Metrics that expose where efficiency breaks down
You can’t improve what you don’t observe. Most metrics track end results, but few capture execution health. To optimize execution efficiency, you need to monitor the handoffs—the moments where work moves between people or teams. That’s where most friction hides.
I usually recommend measuring latency between steps. How long does a task sit waiting for input? How often are decisions reopened? These metrics expose drag. They reveal where momentum dies, even if output remains high.
Also, track signal overload. If people constantly ping others for updates, that’s not collaboration—it’s a system failure. Look at Slack volume. Email threads. Meeting recaps. These are lagging indicators that your system isn’t doing enough heavy lifting.
At one client, we identified that 80% of execution slowdowns occurred during transitions between departments. Not because people didn’t care—but because the system left too much room for interpretation. A few redesigned checklists and shared priorities cut delivery time by nearly half.
Why culture is part of execution efficiency
Execution lives in systems, but it breathes through culture. You can’t document your way out of fear, blame, or hesitation. If teams feel exposed when they escalate problems, they won’t. If they expect priorities to shift arbitrarily, they’ll wait before committing. That erodes efficiency, silently but surely.
To counter that, leaders must create psychological safety around decision speed. Show that fast doesn’t mean reckless. Normalize early handoffs and quick feedback loops. Efficiency thrives in environments where momentum matters more than polish.
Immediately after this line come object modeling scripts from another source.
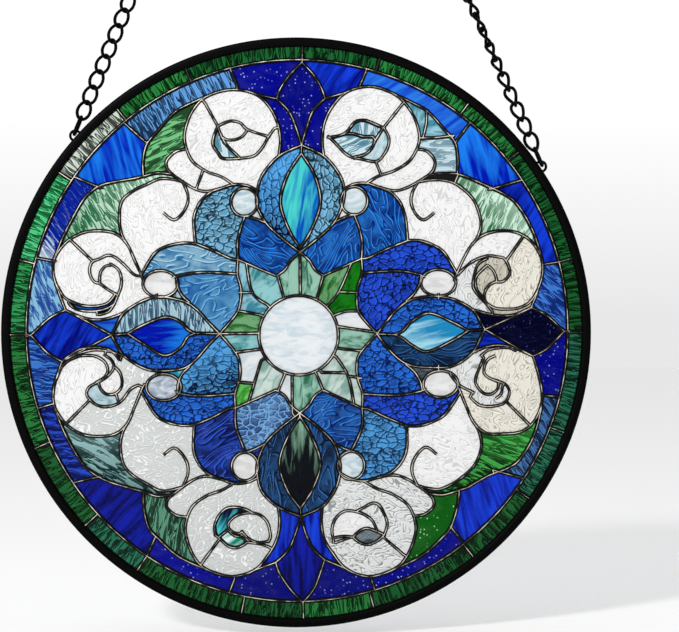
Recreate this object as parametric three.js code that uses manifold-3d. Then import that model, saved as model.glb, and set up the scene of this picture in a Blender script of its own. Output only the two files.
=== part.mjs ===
// Stained glass suncatcher: a round leaded glass panel in a black metal rim, hung on two runs of
// twisted curb chain that meet at one ring. Millimetres, +Z up; the panel faces -Y, +X is to its
// right. The origin is the point inside the hanging ring where a hook bears.
//
// The panel is drawn as a window maker draws it. Every lead line is a smooth curve through a few
// points of the upper right quarter; the other quarters repeat it mirrored, each with its own
// small hand-made drift. A sheet of glass is cut along the lines, and each cut-out is one pane.
import * as THREE from 'three';
import Module from 'manifold-3d';
import { mergeVertices } from 'three/addons/utils/BufferGeometryUtils.js';

const wasm = await Module();
wasm.setup();

// ---- driving dimensions -------------------------------------------------------------------
const PANEL_RADIUS = 150;
const RIM_INNER_RADIUS = 145.3;
const RIM_WALL = 2;
const RIM_HALF_DEPTH = 3.3;
const RIM_SEGMENTS = 40;
const GLASS_HALF = 1.5;
const LEAD_WIDTH = 2.2;
const LEAD_HALF = 2.4;
const BEAD_WIDTH = 1.8;
const GAP = 0.3;

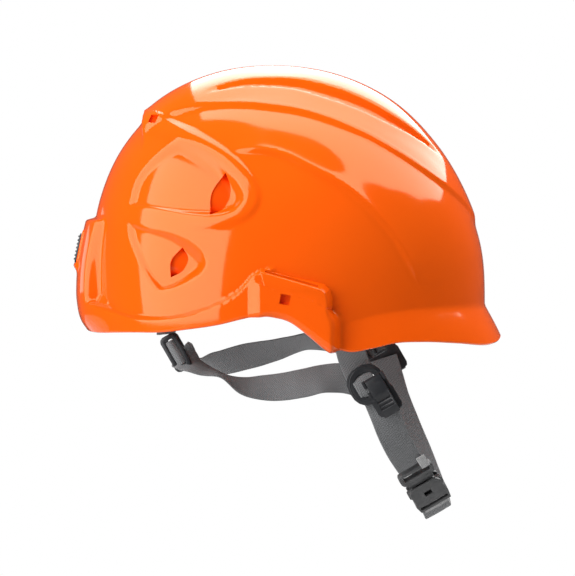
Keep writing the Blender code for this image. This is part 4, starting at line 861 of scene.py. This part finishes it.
def boss_cap(name, side):
    """Crisp upper part of the boss: its face, sloped top and front edge."""
    face = [(-5.0, 21.9), (33.2, 10.9), (36.0, 8.6), (37.0, 4.5), (37.4, 0.0), (36.0, -4.0),
            (-1.0, -1.0), (-2.5, 12.0)]
    root = [(-6.0, 26.4), (35.2, 15.4), (39.6, 11.6), (41.0, 5.0), (41.0, 0.0), (38.0, -5.0),
            (-1.0, -1.0), (-3.0, 14.0)]
    rings = [[(x, side * y, z) for x, z in shape]
             for y, shape in ((BOSS_ROOT_Y, root), (BOSS_FACE_Y - 0.1, face))]
    return bevelled(add_mesh(name, *loft(rings), FINISH["shell_orange"]), 0.8, 3, 12)


def fine_outer(azimuth, elevation):
    direction, radius, spot, rise = on_dome(azimuth, elevation)
    rise = rise + crest_relief(*spot) + rib_relief(*spot) + crease_relief(*spot)
    rise = rise + vent_relief(*spot, UPPER_VENT) + vent_relief(*spot, LOWER_VENT)
    mask, boss = boss_relief(*spot, radius)
    return direction * (radius + rise * (1 - mask) + boss * mask)[..., None]


def fine_inner(azimuth, elevation):
    direction, radius, _, rise = on_dome(azimuth, elevation)
    return direction * (radius + (rise - SHELL_WALL - vent_hollow(azimuth, elevation)))[..., None]


def pocket_cutter(name, shape, side):
    """Crescent whose floor slopes from its rear edge down to its front wall."""
    front, rear = (spline(stretch, 12) for stretch in shape)
    share = np.linspace(0.02, 0.98, 25)
    rings = []
    for part in share:
        fx, fz = (np.interp(part, np.linspace(0, 1, len(front)), front[:, k]) for k in (0, 1))
        rx, rz = (np.interp(1 - part, np.linspace(0, 1, len(rear)), rear[:, k]) for k in (0, 1))
        floor_y = side_of_dome(fx, fz) - VENT_DEPTH_FRONT - POCKET_DEPTH
        edge_y = side_of_dome(rx, rz) - VENT_DEPTH_FRONT - 0.6
        rings.append([(fx, side * floor_y, fz), (fx, side * 135.0, fz), (rx, side * 135.0, rz),
                      (rx, side * edge_y, rz)])
    return add_mesh(name, *loft(rings), FINISH["shell_orange"])


def build_shell():
    finish = FINISH["shell_orange"]
    shell = add_mesh("shell_fine", *dome_solid(SHELL_GRID, fine_outer, fine_inner, rim_elevation,
                                               SHELL_INNER_ROWS), finish, 60)
    tall, wide = REAR_PLATE_SIZE
    here = axes_at(REAR_PLATE_SPOT, REAR_PLATE_DOWN, REAR_PLATE_OUT)
    plate_frame = standing("plate_frame", [(rounded_rectangle(tall + grow, wide + grow, 4), level)
                                           for level, grow in PLATE_FRAME], here, finish)
    cut(shell, [boss_cap("cap_left", 1), boss_cap("cap_right", -1), plate_frame], "UNION")
    half = WINDOW_SIDE / 2
    cutters = []
    for side, tag in ((-1, "right"), (1, "left")):
        slot_y = sorted(side * y for y in SLOT_Y)
        cutters.append(block("slot_" + tag, (SLOT_X[0], slot_y[0], SLOT_Z[0]),
                             (SLOT_X[1], slot_y[1], SLOT_Z[1]), finish))
        window_y = sorted(side * y for y in WINDOW_Y)
        window = block("window_" + tag, (-half, window_y[0], -half), (half, window_y[1], half),
                       finish)
        centre = Vector((WINDOW_CENTRE[0], 0, WINDOW_CENTRE[1])) * MM
        window.matrix_world = Matrix.Translation(centre) @ Matrix.Rotation(WINDOW_TURN, 4, "Y")
        cutters.append(window)
        cutters.append(pocket_cutter("upper_pocket_" + tag, UPPER_POCKET, side))
        cutters.append(pocket_cutter("lower_pocket_" + tag, LOWER_POCKET, side))
        x, y, z = CLIP_WINDOW_CENTRE
        long = CLIP_WINDOW_LENGTH / 2
        clip = block("clip_" + tag, (-long, -half, -CLIP_WINDOW_DEPTH), (long, half, 12.0), finish)
        clip.matrix_world = axes_at((x, side * y, z), CLIP_FORWARD,
                                    (CLIP_OUT[0], side * CLIP_OUT[1], CLIP_OUT[2]))
        cutters.append(clip)
    opening = rounded_rectangle(tall + 0.7, wide + 0.7, 3.3)
    cutters.append(standing("plate_pocket", [(opening, -2.2), (opening, 4.0)], here, finish))
    cut(shell, cutters)
    shell.data.set_sharp_from_angle(angle=math.radians(40))
    piece(shell, "helmet", "shell_orange", "shell")


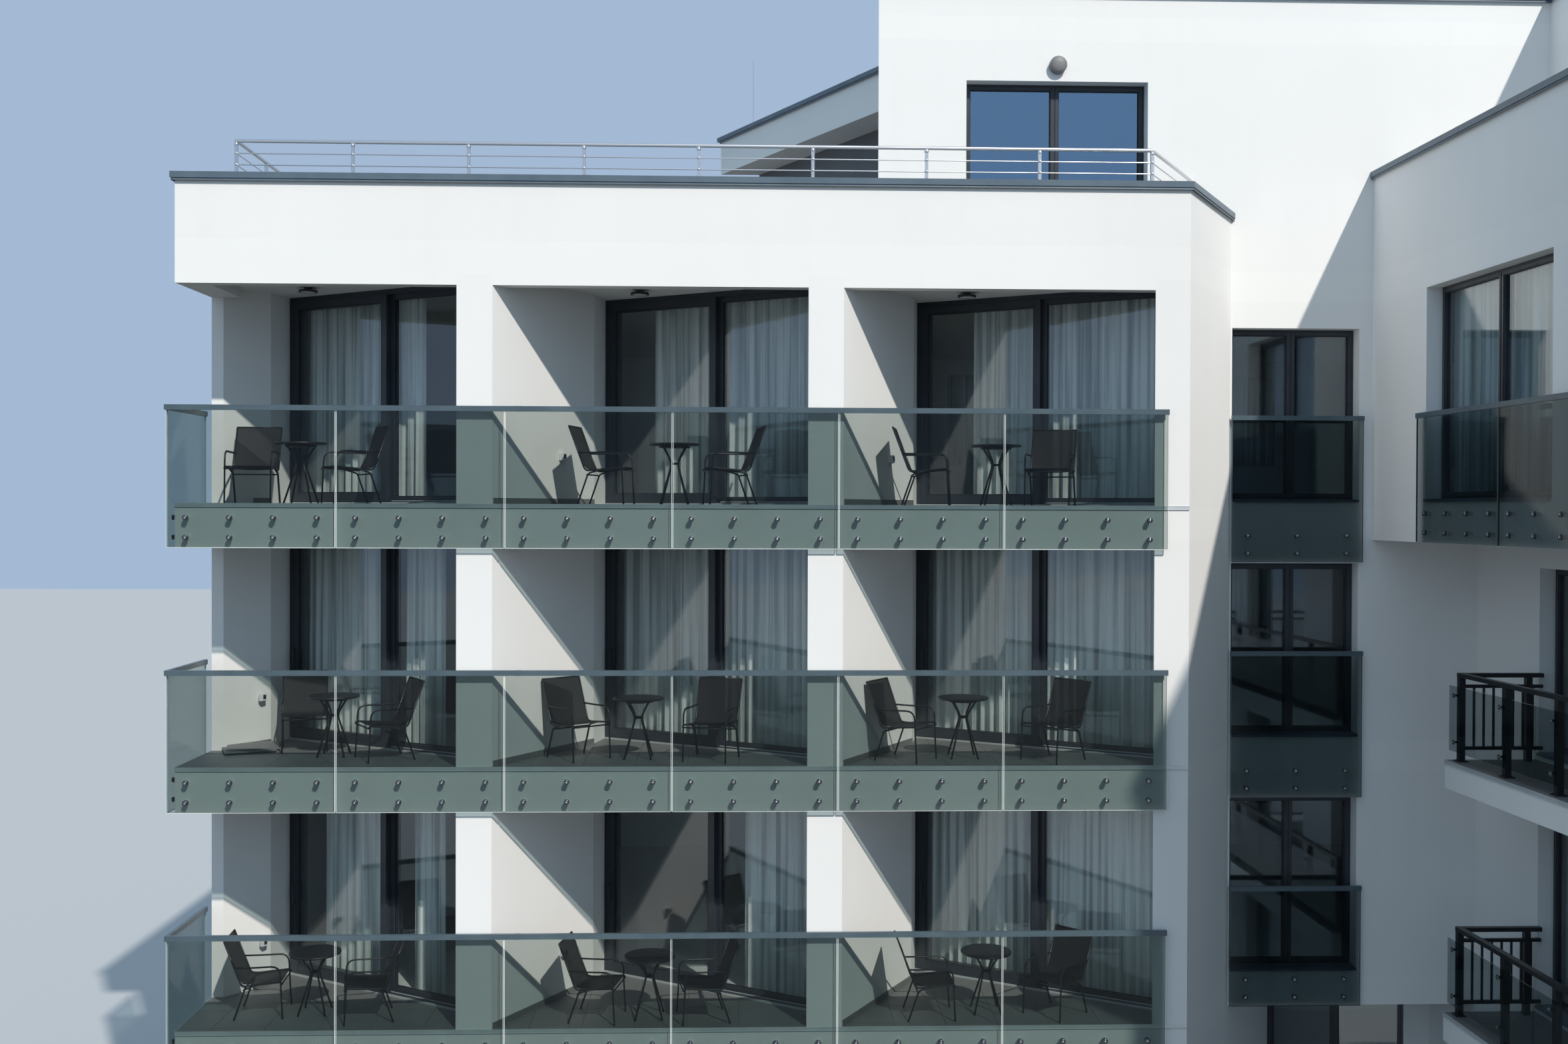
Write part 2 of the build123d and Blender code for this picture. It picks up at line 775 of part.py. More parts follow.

Cultural alignment also reduces redundancy. When teams trust each other, they stop double-checking every move. They lean into autonomy. And they stay focused on outcomes, not just activity. That’s what separates functional coordination from strategic execution.
What you gain when execution efficiency works
When execution flows cleanly across departments, capacity expands. You don’t just ship faster—you recover quicker, adapt smoother, and build with more confidence. Teams stop solving the same problems twice. They stop tripping over misaligned goals. They get to do the work they were hired to do.
This is why execution efficiency is a lever, not a detail. It shapes the operating tempo of your entire company. It lets strategy compound instead of getting reset every quarter. And it gives your people room to operate at their best, without drowning in coordination debt.
Once the foundation is solid, you can build higher. Add better planning cycles. Automate predictable steps. Delegate without fear. But none of that sticks if your system still leaks at the edges. That’s why efficient execution isn’t just nice to have—it’s your platform for growth.